### The task
Reproduce exactly the lines from the line containing "bpy.data.objects.remove(obj)" through the end of the records below, including both ends, and nothing else.

--- START OF Listing ---

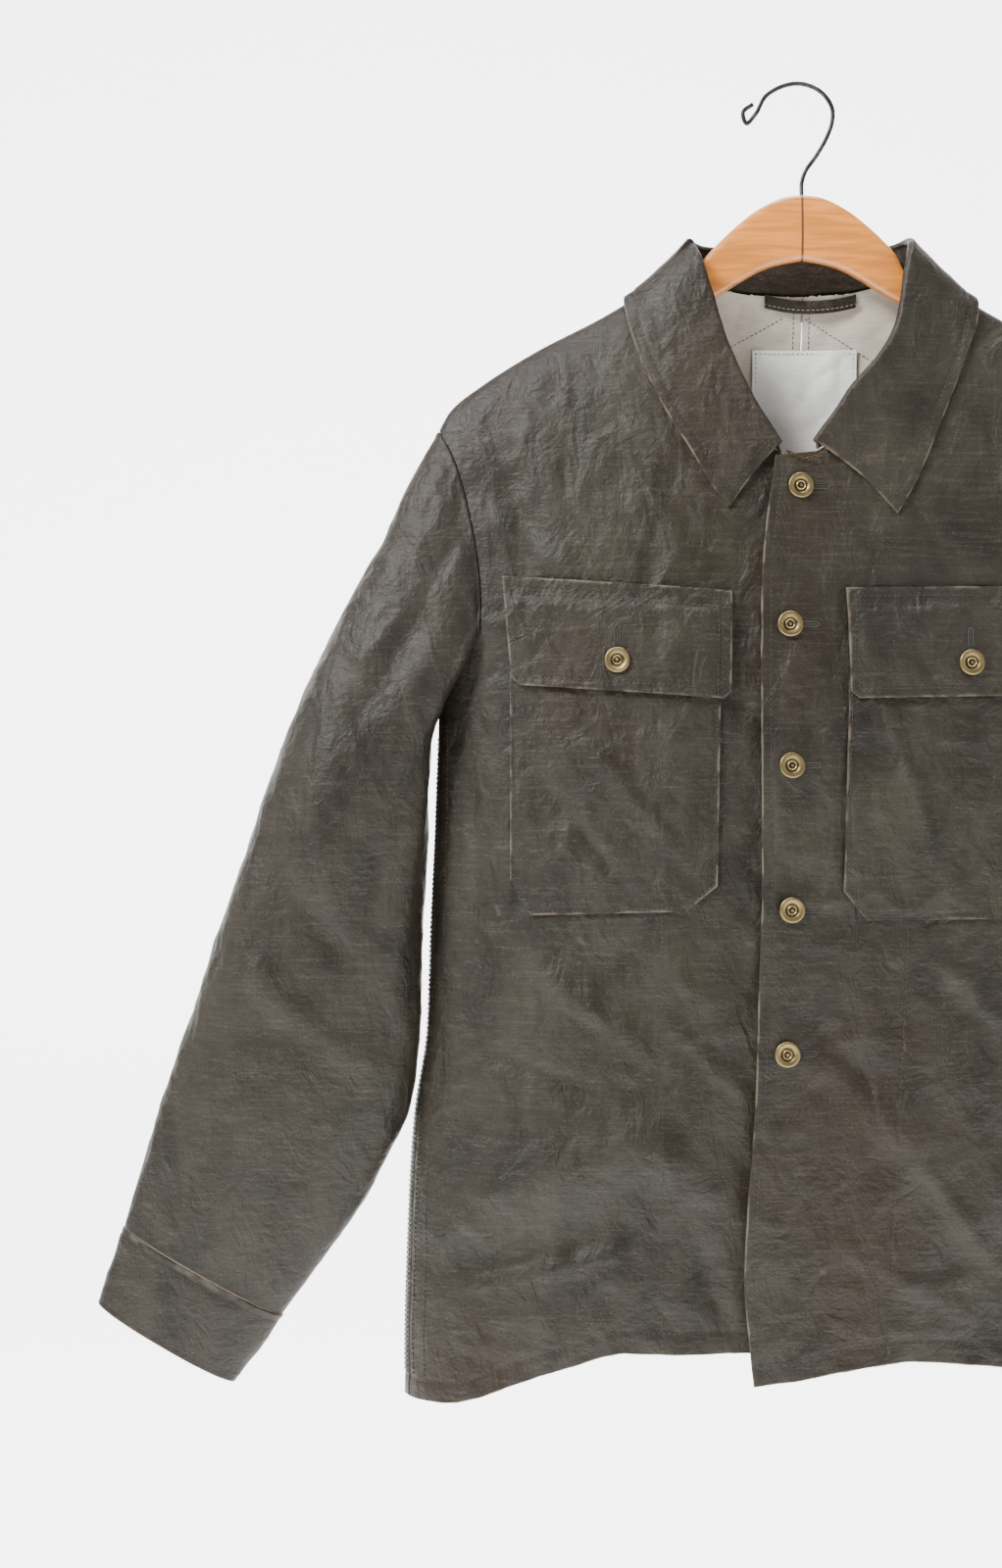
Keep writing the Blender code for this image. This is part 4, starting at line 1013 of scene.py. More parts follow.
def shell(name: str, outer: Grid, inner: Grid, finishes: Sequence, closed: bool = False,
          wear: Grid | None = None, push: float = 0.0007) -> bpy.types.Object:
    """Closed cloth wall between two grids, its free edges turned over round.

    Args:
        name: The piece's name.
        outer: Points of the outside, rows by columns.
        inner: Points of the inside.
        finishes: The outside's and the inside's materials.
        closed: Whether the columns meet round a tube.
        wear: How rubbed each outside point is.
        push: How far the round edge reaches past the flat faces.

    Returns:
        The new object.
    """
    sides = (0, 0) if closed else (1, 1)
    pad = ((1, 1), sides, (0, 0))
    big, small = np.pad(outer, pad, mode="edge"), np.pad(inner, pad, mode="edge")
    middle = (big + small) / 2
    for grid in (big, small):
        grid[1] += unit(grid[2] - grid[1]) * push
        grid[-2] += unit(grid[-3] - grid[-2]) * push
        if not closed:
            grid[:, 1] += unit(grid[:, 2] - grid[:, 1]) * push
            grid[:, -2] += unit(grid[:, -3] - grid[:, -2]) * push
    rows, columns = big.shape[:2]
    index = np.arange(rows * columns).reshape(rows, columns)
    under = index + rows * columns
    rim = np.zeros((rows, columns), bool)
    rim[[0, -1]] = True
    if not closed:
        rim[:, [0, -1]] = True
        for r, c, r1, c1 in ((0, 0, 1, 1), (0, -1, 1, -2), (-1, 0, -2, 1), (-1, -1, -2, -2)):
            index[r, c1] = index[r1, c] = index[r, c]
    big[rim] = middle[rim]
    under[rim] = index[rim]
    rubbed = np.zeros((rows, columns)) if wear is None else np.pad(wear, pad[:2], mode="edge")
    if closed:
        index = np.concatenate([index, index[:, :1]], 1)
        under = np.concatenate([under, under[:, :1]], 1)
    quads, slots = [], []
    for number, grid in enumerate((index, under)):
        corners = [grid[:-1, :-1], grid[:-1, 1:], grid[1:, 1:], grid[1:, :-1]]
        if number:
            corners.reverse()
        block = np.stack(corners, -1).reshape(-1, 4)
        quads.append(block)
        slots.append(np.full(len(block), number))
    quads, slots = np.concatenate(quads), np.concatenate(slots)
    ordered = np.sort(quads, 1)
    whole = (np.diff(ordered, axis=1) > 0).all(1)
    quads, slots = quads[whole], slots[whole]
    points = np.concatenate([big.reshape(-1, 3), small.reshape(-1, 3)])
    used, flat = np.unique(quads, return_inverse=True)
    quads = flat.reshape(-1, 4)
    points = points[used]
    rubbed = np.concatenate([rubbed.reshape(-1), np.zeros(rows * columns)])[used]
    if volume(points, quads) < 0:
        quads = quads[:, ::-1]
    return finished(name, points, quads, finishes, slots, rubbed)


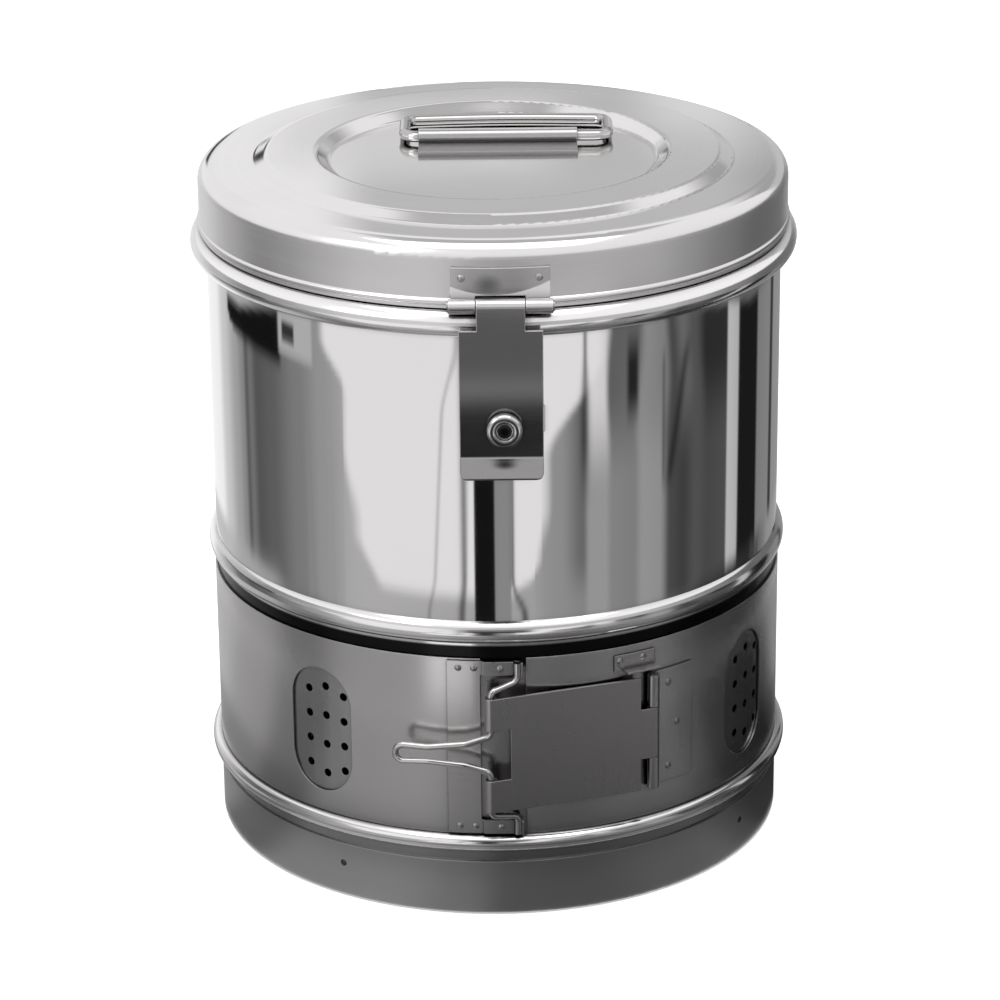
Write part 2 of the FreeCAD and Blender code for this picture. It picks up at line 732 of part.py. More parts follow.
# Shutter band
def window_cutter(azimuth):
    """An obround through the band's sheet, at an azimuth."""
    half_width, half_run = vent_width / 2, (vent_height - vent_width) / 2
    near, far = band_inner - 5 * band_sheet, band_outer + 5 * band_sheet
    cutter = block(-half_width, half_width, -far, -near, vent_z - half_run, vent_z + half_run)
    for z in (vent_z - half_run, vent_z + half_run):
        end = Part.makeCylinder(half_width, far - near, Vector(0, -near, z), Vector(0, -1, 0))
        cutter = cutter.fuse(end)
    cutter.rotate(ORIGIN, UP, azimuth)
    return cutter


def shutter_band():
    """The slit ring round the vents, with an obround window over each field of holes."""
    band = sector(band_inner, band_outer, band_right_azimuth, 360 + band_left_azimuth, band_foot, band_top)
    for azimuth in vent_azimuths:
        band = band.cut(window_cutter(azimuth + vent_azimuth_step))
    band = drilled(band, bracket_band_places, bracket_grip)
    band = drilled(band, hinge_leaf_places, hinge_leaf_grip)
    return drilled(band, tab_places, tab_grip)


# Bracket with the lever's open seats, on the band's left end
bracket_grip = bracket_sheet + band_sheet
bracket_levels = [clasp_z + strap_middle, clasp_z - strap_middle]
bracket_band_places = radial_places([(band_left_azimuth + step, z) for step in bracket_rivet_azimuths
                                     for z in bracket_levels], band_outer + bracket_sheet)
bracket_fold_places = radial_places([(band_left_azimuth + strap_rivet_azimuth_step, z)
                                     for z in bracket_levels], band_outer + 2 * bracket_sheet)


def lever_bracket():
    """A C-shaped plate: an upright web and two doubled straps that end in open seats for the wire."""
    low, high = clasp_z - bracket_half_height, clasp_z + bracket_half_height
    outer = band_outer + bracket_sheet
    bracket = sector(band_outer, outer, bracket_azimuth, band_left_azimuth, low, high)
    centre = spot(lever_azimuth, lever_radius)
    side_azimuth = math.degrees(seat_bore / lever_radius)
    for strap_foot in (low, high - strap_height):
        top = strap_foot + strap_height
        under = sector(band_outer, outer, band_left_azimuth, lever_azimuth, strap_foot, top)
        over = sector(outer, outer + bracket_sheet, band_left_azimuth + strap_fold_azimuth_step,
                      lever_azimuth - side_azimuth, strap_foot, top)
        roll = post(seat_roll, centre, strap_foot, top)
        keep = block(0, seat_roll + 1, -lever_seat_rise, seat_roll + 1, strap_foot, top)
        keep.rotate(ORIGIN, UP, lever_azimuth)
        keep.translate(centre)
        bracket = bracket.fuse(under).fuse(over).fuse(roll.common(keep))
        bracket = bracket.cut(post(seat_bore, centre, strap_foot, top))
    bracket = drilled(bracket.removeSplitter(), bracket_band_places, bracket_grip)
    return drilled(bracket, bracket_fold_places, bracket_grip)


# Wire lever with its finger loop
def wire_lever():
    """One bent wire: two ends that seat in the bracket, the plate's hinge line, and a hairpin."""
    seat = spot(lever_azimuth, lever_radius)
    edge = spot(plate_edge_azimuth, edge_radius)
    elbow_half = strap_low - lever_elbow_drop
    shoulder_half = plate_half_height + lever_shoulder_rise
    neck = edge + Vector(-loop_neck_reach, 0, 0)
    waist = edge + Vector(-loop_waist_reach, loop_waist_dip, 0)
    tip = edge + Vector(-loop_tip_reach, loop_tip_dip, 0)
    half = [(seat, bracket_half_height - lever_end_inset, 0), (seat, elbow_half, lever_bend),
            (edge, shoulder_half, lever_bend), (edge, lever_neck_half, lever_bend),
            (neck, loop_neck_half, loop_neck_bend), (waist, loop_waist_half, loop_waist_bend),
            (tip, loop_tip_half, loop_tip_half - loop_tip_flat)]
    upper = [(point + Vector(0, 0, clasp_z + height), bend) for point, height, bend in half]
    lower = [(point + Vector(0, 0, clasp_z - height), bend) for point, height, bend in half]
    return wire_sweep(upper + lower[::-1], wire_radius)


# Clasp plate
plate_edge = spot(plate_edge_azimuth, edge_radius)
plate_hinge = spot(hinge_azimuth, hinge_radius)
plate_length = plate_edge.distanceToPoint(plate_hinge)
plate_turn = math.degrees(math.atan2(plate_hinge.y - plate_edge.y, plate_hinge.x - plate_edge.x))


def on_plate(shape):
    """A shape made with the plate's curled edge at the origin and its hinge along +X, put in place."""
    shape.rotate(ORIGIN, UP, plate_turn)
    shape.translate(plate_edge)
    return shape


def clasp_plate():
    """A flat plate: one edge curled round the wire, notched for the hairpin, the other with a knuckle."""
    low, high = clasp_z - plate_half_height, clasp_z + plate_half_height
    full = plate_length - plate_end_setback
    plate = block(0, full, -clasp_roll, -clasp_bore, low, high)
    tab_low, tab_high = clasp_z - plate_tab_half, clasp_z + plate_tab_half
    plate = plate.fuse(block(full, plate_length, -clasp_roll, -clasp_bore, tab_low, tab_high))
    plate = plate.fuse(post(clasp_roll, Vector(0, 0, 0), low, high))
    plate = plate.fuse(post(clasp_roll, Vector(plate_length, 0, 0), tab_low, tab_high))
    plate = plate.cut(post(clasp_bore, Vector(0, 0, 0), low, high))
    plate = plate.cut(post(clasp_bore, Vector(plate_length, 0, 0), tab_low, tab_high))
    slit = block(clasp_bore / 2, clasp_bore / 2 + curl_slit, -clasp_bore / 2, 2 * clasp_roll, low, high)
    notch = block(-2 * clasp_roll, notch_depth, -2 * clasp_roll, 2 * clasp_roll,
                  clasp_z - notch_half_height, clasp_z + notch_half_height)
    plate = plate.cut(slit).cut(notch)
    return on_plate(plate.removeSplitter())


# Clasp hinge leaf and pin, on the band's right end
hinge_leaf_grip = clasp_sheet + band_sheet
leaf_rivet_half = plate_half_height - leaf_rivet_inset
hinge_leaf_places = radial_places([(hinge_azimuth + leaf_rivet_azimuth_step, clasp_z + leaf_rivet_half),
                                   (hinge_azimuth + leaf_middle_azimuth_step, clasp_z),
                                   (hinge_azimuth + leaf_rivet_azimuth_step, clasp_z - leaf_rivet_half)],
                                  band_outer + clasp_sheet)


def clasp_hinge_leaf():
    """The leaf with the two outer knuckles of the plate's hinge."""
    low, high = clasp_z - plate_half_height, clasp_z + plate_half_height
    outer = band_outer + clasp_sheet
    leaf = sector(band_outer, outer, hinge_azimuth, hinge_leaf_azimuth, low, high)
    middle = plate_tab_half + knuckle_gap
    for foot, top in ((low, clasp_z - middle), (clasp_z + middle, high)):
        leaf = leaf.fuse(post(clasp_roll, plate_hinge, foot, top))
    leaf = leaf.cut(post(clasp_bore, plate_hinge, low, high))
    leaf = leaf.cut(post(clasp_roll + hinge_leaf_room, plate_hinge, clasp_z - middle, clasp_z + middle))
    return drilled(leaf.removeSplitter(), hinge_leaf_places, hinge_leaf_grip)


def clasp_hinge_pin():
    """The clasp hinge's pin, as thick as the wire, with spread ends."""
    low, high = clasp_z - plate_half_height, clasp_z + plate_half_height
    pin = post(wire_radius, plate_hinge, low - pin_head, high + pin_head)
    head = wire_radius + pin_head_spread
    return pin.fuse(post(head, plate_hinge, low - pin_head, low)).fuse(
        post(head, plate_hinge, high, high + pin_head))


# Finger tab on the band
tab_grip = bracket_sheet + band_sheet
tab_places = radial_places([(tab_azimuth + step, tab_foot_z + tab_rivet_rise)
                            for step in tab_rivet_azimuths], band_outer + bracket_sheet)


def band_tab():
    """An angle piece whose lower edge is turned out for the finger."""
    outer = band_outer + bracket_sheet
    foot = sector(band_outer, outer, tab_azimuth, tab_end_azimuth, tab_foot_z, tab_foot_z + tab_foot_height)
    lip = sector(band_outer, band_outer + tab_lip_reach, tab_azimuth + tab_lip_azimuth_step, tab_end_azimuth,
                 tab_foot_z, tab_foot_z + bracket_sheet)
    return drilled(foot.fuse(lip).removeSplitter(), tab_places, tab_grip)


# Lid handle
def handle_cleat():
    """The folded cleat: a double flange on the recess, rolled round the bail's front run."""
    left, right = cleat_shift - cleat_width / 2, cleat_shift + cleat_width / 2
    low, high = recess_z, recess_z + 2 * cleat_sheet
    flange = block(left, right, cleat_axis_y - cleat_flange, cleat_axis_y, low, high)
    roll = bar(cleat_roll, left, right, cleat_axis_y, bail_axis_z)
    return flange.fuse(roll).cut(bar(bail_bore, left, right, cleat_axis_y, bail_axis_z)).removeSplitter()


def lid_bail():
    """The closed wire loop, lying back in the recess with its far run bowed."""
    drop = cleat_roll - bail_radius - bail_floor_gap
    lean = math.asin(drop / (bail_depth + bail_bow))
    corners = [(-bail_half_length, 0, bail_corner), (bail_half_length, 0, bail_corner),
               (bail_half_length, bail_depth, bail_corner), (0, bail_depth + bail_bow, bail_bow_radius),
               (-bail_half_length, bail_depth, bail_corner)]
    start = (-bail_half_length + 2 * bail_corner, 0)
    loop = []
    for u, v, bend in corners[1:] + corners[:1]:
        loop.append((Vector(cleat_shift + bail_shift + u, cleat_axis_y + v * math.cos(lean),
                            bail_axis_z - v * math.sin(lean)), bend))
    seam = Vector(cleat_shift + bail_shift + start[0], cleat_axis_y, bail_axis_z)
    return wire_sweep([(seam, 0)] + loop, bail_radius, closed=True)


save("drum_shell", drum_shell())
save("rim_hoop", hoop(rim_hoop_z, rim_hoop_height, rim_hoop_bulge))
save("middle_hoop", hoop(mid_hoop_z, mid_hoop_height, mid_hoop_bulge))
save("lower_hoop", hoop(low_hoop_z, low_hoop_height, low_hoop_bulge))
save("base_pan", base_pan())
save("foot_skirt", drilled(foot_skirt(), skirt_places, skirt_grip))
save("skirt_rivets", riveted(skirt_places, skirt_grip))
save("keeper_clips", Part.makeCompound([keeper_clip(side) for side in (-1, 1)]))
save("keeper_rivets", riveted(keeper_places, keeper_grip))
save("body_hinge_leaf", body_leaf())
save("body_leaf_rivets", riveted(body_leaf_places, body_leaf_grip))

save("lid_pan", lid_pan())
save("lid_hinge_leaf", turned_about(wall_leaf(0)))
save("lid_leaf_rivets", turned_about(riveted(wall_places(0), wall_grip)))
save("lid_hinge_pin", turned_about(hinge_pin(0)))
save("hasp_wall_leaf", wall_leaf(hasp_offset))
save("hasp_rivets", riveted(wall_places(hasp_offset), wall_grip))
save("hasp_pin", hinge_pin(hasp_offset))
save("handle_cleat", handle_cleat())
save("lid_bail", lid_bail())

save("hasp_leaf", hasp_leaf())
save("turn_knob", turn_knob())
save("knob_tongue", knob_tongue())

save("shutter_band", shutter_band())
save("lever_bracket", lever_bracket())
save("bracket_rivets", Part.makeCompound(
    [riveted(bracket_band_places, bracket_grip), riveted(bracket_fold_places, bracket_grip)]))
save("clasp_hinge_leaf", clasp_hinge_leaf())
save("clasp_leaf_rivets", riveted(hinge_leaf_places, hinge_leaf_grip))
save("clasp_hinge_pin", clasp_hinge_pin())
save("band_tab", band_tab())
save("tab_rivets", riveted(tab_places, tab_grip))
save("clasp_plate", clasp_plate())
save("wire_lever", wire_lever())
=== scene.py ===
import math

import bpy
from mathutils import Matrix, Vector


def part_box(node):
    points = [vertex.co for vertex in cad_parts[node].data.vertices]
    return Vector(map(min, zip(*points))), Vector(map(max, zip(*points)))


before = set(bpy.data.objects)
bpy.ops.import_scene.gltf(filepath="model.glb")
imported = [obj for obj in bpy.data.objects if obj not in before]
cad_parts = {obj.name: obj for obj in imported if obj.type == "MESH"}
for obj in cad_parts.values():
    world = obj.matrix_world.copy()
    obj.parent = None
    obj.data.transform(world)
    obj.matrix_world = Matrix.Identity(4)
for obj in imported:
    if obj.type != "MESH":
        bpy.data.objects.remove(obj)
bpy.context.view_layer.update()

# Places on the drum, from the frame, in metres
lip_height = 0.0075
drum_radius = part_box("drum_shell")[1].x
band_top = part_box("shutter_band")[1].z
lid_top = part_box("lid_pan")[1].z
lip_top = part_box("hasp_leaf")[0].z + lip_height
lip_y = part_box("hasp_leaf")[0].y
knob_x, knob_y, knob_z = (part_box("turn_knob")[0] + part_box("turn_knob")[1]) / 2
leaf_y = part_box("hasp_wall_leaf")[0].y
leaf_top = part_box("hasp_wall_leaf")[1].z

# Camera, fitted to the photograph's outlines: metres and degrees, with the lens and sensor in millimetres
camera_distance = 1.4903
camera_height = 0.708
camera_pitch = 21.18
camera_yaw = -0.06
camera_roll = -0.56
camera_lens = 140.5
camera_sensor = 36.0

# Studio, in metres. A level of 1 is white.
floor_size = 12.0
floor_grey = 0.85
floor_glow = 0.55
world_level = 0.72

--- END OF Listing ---

### Final result
        bpy.data.objects.remove(obj)
bpy.context.view_layer.update()

# Places on the drum, from the frame, in metres
lip_height = 0.0075
drum_radius = part_box("drum_shell")[1].x
band_top = part_box("shutter_band")[1].z
lid_top = part_box("lid_pan")[1].z
lip_top = part_box("hasp_leaf")[0].z + lip_height
lip_y = part_box("hasp_leaf")[0].y
knob_x, knob_y, knob_z = (part_box("turn_knob")[0] + part_box("turn_knob")[1]) / 2
leaf_y = part_box("hasp_wall_leaf")[0].y
leaf_top = part_box("hasp_wall_leaf")[1].z

# Camera, fitted to the photograph's outlines: metres and degrees, with the lens and sensor in millimetres
camera_distance = 1.4903
camera_height = 0.708
camera_pitch = 21.18
camera_yaw = -0.06
camera_roll = -0.56
camera_lens = 140.5
camera_sensor = 36.0

# Studio, in metres. A level of 1 is white.
floor_size = 12.0
floor_grey = 0.85
floor_glow = 0.55
world_level = 0.72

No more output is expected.